= Exercise =
Extract the complete listing and output it unchanged.

= Available data =
»»

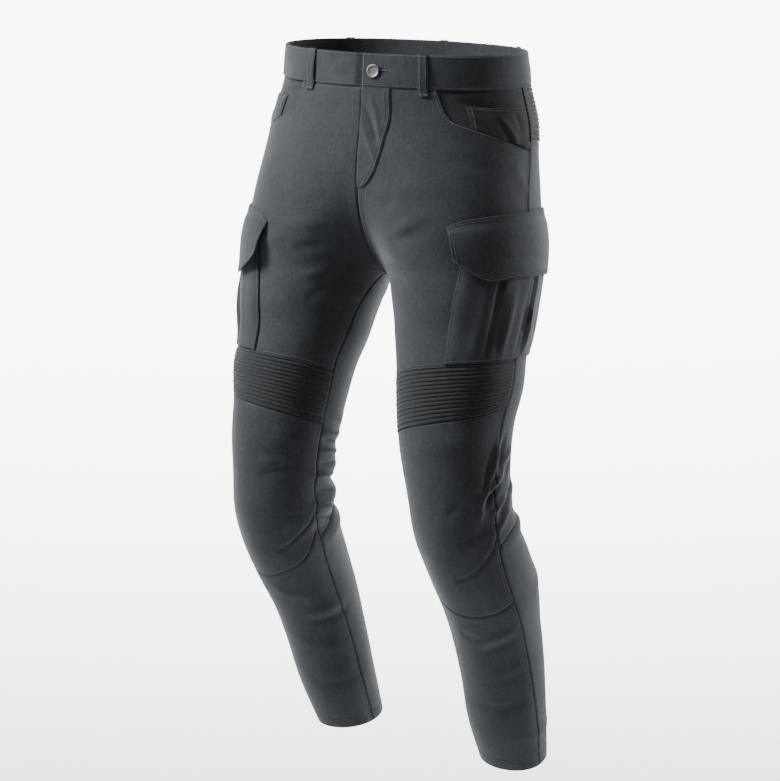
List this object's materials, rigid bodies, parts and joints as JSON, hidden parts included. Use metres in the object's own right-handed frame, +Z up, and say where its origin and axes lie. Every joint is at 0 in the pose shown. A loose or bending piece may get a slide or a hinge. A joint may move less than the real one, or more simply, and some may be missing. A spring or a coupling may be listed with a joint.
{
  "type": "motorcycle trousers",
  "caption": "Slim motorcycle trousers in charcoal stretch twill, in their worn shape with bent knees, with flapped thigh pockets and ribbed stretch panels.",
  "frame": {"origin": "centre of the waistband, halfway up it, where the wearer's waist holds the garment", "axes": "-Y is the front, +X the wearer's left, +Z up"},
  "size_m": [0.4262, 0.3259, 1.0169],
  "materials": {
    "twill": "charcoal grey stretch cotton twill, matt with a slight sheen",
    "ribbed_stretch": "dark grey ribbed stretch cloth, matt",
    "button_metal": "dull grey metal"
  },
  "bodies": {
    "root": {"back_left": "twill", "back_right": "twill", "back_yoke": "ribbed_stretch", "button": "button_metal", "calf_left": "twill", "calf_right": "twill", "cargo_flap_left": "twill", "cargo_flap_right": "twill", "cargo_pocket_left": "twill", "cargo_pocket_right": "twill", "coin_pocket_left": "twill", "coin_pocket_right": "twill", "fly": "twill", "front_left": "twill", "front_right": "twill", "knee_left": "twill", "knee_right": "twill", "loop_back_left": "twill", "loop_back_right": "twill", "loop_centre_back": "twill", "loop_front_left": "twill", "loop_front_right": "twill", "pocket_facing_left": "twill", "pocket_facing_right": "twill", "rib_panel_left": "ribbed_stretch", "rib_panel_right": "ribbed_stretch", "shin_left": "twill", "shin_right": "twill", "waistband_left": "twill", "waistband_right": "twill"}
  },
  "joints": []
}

««

= Problem solution =
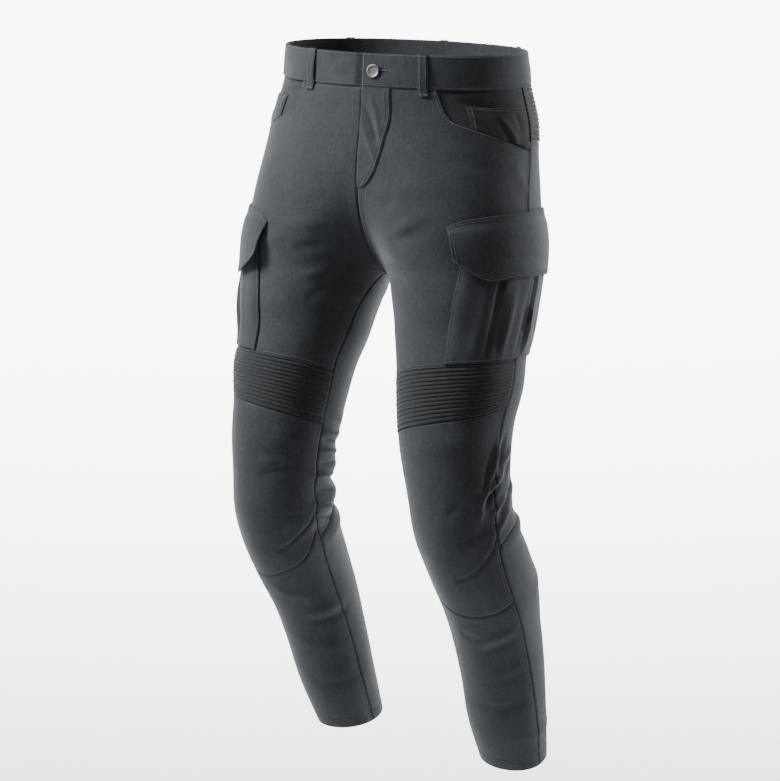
List this object's materials, rigid bodies, parts and joints as JSON, hidden parts included. Use metres in the object's own right-handed frame, +Z up, and say where its origin and axes lie. Every joint is at 0 in the pose shown. A loose or bending piece may get a slide or a hinge. A joint may move less than the real one, or more simply, and some may be missing. A spring or a coupling may be listed with a joint.
{
  "type": "motorcycle trousers",
  "caption": "Slim motorcycle trousers in charcoal stretch twill, in their worn shape with bent knees, with flapped thigh pockets and ribbed stretch panels.",
  "frame": {"origin": "centre of the waistband, halfway up it, where the wearer's waist holds the garment", "axes": "-Y is the front, +X the wearer's left, +Z up"},
  "size_m": [0.4262, 0.3259, 1.0169],
  "materials": {
    "twill": "charcoal grey stretch cotton twill, matt with a slight sheen",
    "ribbed_stretch": "dark grey ribbed stretch cloth, matt",
    "button_metal": "dull grey metal"
  },
  "bodies": {
    "root": {"back_left": "twill", "back_right": "twill", "back_yoke": "ribbed_stretch", "button": "button_metal", "calf_left": "twill", "calf_right": "twill", "cargo_flap_left": "twill", "cargo_flap_right": "twill", "cargo_pocket_left": "twill", "cargo_pocket_right": "twill", "coin_pocket_left": "twill", "coin_pocket_right": "twill", "fly": "twill", "front_left": "twill", "front_right": "twill", "knee_left": "twill", "knee_right": "twill", "loop_back_left": "twill", "loop_back_right": "twill", "loop_centre_back": "twill", "loop_front_left": "twill", "loop_front_right": "twill", "pocket_facing_left": "twill", "pocket_facing_right": "twill", "rib_panel_left": "ribbed_stretch", "rib_panel_right": "ribbed_stretch", "shin_left": "twill", "shin_right": "twill", "waistband_left": "twill", "waistband_right": "twill"}
  },
  "joints": []
}